Task to complete:
Look in the material below for the line with "clear_scene()" and the line with "imported = [obj", then set down exactly those two lines and all lines between, nothing more.

··· Information provided ···

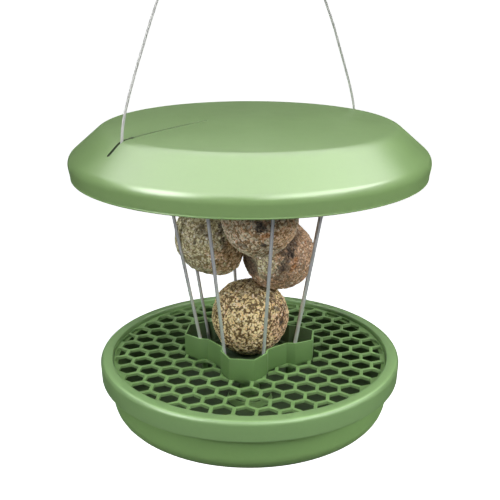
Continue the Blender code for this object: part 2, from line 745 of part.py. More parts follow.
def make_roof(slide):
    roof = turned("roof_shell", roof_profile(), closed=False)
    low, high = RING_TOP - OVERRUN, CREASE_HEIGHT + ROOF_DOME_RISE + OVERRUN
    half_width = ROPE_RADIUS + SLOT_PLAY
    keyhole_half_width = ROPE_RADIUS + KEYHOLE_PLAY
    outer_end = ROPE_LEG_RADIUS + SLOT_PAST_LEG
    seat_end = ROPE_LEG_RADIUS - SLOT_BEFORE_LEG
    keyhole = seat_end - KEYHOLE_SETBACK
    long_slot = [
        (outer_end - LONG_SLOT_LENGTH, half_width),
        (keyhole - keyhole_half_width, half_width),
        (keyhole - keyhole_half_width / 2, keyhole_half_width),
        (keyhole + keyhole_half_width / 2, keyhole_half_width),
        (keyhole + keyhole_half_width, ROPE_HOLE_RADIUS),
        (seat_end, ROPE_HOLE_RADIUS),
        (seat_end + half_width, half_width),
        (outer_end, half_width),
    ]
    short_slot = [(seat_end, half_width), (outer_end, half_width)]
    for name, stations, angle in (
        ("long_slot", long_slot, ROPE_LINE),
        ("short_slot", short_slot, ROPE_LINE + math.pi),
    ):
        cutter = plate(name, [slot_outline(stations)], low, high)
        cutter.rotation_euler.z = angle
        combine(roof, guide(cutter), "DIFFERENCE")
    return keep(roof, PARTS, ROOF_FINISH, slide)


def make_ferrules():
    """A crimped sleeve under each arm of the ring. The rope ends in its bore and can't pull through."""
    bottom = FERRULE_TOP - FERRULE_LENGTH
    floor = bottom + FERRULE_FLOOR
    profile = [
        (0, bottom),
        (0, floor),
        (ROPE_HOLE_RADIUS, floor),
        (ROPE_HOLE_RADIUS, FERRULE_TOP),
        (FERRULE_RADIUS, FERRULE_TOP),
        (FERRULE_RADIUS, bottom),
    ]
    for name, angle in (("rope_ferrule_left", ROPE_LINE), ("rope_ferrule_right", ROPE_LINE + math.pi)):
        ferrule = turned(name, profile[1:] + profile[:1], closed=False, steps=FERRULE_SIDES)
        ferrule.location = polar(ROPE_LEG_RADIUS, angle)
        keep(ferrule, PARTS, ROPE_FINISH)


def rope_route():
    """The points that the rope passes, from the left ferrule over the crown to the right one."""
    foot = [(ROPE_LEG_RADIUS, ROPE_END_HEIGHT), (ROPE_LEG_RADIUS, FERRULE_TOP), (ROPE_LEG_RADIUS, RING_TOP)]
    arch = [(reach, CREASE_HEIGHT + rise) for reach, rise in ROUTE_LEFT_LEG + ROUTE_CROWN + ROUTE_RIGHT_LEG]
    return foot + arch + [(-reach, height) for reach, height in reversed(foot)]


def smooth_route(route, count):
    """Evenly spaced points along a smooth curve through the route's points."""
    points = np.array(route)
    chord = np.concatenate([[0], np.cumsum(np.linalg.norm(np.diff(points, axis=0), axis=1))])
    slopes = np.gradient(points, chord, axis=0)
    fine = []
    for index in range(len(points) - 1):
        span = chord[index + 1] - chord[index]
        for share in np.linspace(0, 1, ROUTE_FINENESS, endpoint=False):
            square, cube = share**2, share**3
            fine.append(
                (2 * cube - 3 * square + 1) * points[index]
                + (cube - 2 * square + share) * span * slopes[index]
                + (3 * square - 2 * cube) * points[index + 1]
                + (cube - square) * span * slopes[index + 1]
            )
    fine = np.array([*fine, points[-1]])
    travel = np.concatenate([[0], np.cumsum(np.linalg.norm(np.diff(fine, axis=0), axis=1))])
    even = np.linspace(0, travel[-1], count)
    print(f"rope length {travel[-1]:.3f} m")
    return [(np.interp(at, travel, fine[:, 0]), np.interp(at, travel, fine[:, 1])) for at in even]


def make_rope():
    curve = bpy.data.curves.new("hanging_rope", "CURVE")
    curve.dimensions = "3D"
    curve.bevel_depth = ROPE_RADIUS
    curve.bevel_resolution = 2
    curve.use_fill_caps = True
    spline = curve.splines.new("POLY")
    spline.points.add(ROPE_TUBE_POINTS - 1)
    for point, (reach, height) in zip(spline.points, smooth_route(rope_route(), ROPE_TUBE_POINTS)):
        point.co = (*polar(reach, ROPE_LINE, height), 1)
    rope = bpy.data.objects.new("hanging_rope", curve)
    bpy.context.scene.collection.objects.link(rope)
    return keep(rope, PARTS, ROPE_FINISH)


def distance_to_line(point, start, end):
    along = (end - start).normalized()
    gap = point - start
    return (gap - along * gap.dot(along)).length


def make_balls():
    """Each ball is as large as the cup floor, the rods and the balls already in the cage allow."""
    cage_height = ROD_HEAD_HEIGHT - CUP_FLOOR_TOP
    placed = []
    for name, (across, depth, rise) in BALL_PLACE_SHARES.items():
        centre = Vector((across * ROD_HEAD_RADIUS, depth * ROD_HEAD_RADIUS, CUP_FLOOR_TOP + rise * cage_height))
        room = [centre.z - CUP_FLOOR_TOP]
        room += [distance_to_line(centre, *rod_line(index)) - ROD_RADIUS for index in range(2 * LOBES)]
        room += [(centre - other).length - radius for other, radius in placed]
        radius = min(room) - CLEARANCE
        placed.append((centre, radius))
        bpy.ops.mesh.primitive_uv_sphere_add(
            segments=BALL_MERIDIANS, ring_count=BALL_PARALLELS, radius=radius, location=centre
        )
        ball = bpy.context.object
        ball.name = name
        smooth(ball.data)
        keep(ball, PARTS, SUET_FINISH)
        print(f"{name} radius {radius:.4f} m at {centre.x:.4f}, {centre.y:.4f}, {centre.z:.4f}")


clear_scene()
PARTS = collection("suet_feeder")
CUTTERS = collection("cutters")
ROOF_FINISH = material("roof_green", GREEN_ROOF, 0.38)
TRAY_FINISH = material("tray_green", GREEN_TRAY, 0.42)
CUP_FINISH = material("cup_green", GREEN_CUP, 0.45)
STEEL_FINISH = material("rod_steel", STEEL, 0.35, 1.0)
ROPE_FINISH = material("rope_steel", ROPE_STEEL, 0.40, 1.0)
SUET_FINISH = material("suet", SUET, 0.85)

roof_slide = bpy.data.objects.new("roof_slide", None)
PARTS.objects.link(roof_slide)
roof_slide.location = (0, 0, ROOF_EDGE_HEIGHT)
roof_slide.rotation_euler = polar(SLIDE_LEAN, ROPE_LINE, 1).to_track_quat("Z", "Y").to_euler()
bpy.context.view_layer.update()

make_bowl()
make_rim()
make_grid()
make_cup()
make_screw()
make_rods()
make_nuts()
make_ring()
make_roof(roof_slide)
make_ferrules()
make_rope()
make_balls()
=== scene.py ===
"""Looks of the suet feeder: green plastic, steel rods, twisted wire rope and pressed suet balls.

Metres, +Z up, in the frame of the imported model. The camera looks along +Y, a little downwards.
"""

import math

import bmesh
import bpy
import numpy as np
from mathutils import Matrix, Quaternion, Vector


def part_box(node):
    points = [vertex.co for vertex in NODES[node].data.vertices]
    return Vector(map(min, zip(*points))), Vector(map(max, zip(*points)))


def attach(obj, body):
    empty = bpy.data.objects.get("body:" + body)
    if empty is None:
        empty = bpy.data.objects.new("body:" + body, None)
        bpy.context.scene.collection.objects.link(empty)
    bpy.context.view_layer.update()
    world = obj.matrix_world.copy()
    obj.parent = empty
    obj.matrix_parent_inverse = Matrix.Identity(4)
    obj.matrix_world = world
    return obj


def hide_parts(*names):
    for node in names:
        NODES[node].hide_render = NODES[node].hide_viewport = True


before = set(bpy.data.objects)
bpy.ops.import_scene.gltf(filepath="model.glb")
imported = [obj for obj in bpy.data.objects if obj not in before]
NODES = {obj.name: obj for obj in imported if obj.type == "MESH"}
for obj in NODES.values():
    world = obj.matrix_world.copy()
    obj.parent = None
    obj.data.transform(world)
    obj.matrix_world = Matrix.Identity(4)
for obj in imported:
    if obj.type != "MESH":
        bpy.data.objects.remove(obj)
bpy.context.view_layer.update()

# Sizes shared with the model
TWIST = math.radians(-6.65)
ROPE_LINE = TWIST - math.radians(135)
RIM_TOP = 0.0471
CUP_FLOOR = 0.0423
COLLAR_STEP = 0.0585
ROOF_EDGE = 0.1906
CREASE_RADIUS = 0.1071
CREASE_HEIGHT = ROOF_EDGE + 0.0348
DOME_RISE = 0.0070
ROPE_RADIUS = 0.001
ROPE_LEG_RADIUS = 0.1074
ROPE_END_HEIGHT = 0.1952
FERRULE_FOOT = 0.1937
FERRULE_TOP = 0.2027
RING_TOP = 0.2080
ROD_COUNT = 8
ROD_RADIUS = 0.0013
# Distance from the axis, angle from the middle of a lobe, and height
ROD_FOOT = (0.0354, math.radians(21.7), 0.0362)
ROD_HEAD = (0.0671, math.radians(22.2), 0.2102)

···

Exercise answer:
clear_scene()
PARTS = collection("suet_feeder")
CUTTERS = collection("cutters")
ROOF_FINISH = material("roof_green", GREEN_ROOF, 0.38)
TRAY_FINISH = material("tray_green", GREEN_TRAY, 0.42)
CUP_FINISH = material("cup_green", GREEN_CUP, 0.45)
STEEL_FINISH = material("rod_steel", STEEL, 0.35, 1.0)
ROPE_FINISH = material("rope_steel", ROPE_STEEL, 0.40, 1.0)
SUET_FINISH = material("suet", SUET, 0.85)

roof_slide = bpy.data.objects.new("roof_slide", None)
PARTS.objects.link(roof_slide)
roof_slide.location = (0, 0, ROOF_EDGE_HEIGHT)
roof_slide.rotation_euler = polar(SLIDE_LEAN, ROPE_LINE, 1).to_track_quat("Z", "Y").to_euler()
bpy.context.view_layer.update()

make_bowl()
make_rim()
make_grid()
make_cup()
make_screw()
make_rods()
make_nuts()
make_ring()
make_roof(roof_slide)
make_ferrules()
make_rope()
make_balls()
=== scene.py ===
"""Looks of the suet feeder: green plastic, steel rods, twisted wire rope and pressed suet balls.

Metres, +Z up, in the frame of the imported model. The camera looks along +Y, a little downwards.
"""

import math

import bmesh
import bpy
import numpy as np
from mathutils import Matrix, Quaternion, Vector


def part_box(node):
    points = [vertex.co for vertex in NODES[node].data.vertices]
    return Vector(map(min, zip(*points))), Vector(map(max, zip(*points)))


def attach(obj, body):
    empty = bpy.data.objects.get("body:" + body)
    if empty is None:
        empty = bpy.data.objects.new("body:" + body, None)
        bpy.context.scene.collection.objects.link(empty)
    bpy.context.view_layer.update()
    world = obj.matrix_world.copy()
    obj.parent = empty
    obj.matrix_parent_inverse = Matrix.Identity(4)
    obj.matrix_world = world
    return obj


def hide_parts(*names):
    for node in names:
        NODES[node].hide_render = NODES[node].hide_viewport = True


before = set(bpy.data.objects)
bpy.ops.import_scene.gltf(filepath="model.glb")
imported = [obj for obj in bpy.data.objects if obj not in before]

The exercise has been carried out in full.